Да Артынов еще захохотал как-то за обедом, вспомнив Миликьяна. Когда его спросили, что он веселится, Артынов ответил по-своему логично:
– Вспоминаю Миликьяна, как он жил, жил да и окочурился!
Ему сказали, что тут, собственно, смеяться нечего.
Артынов обиделся и возразил:
– А что тут особенного? Жалеть его нужно было, как – он живой был. А так – чурка и чурка. Разве кто насчет религии уважение делает. Ну, а я насчет религии не понимаю!
Да Мурашкин – весельчак и председатель общества вралей – покрутив головой, как-то сказал с сожалением:
– Эх! Как вспомню я Миликьяна, как он со мной в шашки играл. Бывало, говорит: «Ты что, Мурашкин, все мать да мать.
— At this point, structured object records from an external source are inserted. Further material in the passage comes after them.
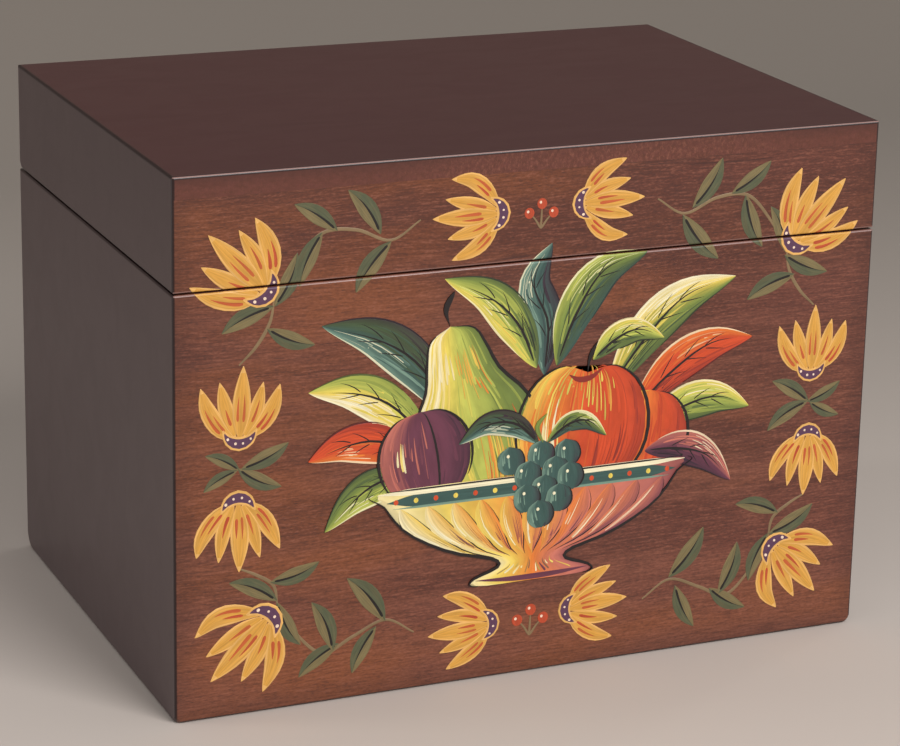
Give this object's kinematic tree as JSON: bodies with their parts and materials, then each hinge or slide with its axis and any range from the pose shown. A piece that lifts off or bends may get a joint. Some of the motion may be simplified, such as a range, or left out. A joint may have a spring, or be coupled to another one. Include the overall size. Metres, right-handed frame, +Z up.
{
  "type": "recipe card box",
  "caption": "Hinged wooden box for recipe cards: mitred walls, grooved bottom, lift-up lid with a flat top board, brass butt hinges and a hand-painted front.",
  "frame": {"origin": "on the ground under the middle of the box", "axes": "+X to the right seen from the front, +Y from the front to the hinged back, +Z up"},
  "size_m": [0.172, 0.1206, 0.125],
  "materials": {
    "front_stain": "red-brown stain with open grain under a satin varnish",
    "dark_stain": "dark brown stain under a smooth satin varnish",
    "plywood": "thin stain, no varnish",
    "hinge_brass": "brushed, lightly aged",
    "brushed_paint": "hand-brushed acrylic paint, satin"
  },
  "bodies": {
    "body": {"front_wall": "front_stain", "back_wall": "dark_stain", "left_wall": "dark_stain", "right_wall": "dark_stain", "bottom_panel": "plywood", "body_spline_front_left": "plywood", "body_spline_front_right": "plywood", "body_spline_back_left": "plywood", "body_spline_back_right": "plywood", "left_hinge_body_leaf": "hinge_brass", "left_hinge_pin": "hinge_brass", "left_hinge_body_screws": "hinge_brass", "right_hinge_body_leaf": "hinge_brass", "right_hinge_pin": "hinge_brass", "right_hinge_body_screws": "hinge_brass"},
    "lid": {"lid_front_rail": "front_stain", "lid_back_rail": "dark_stain", "lid_left_rail": "dark_stain", "lid_right_rail": "dark_stain", "lid_top_board": "dark_stain", "lid_spline_front_left": "plywood", "lid_spline_front_right": "plywood", "lid_spline_back_left": "plywood", "lid_spline_back_right": "plywood", "left_hinge_lid_leaf": "hinge_brass", "left_hinge_lid_screws": "hinge_brass", "right_hinge_lid_leaf": "hinge_brass", "right_hinge_lid_screws": "hinge_brass"}
  },
  "joints": [
    {"name": "lid_hinge", "type": "hinge", "parent": "body", "child": "lid", "pos_m": [0, 0.059, 0.0992], "axis": [-1, 0, 0], "range_deg": [0, 100]}
  ]
}
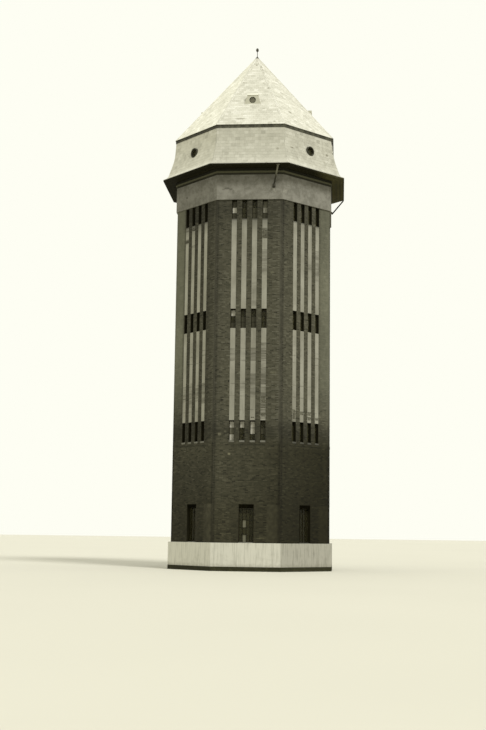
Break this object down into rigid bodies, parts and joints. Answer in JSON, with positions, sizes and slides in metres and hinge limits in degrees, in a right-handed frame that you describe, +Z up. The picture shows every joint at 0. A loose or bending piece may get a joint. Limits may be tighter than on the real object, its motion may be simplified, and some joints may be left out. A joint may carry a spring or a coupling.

Ты не говори мать, а то я играть с тобой не буду».
Затем память о Миликьяне замерла…
И смерть его прошла, как слабый след ногтя на коже, – царапина, постепенно сливающаяся с цветом остальной кожи.
И люди, как обезьянки, напуганные метким выстрелом смерти, вырвавшим из их среды товарища, поволновавшись немного, успокоились до следующего случая, который напомнит каждому о его собственном конце…
Внизу были кабинеты врачей – бывшие гостиные и деловые кабинеты владельцев этого дома, Найденовых. В памяти больного отрывки событий и фамилий… Найденов был драматург, написавший пьесу «Дети Ванюшина». Очевидно, он был из этих Найденовых, и действие «Детей Ванюшина» должно было происходить в этом доме. Столы красного дерева и тяжелые стулья с запрокинувшимися спинками, крытые лаком, перемешались с белой санаторной мебелью…
Но внутри санаторий был приветлив и чист. Сырость тяжелых сводов продувал сквозняк всегда открытых окоп. Медперсонал был подобран кропотливо и внимательно. Сестры и врачи, няни-хозяйственницы – все были приветливы и ласковы к больным; у всех у них за долгий опыт выработалась та особенная ровная заботливость тона, заинтересованность жеста, которая так нужна человеку, теряющему веру в жизнь, в здоровье, в помощь.
Да и вся жизнь в санатории текла равномерно, упорядоченно, как разворачивающаяся пружина стенных часов.
Чистота кухни, палат.
Больные…
Степа, Степочка – эти ласковые, уменьшительные имена идут к его двадцати лесным годам, к его ладной, хорошо развитой фигуре с крепко посаженной черепной коробкой. Круглоголовый, с приплюснутым носом, медвежьими глазами и наивным детским припухлым ртом, Степа неказист лицом. Но его добродушие и огорченно и быстро лопочущие губы привлекают к нему всех. Кожа на теле его чиста и бела, а на лице усажена такой густой рябью веснушек, что похожа цветом на шелушистую сосновую кору.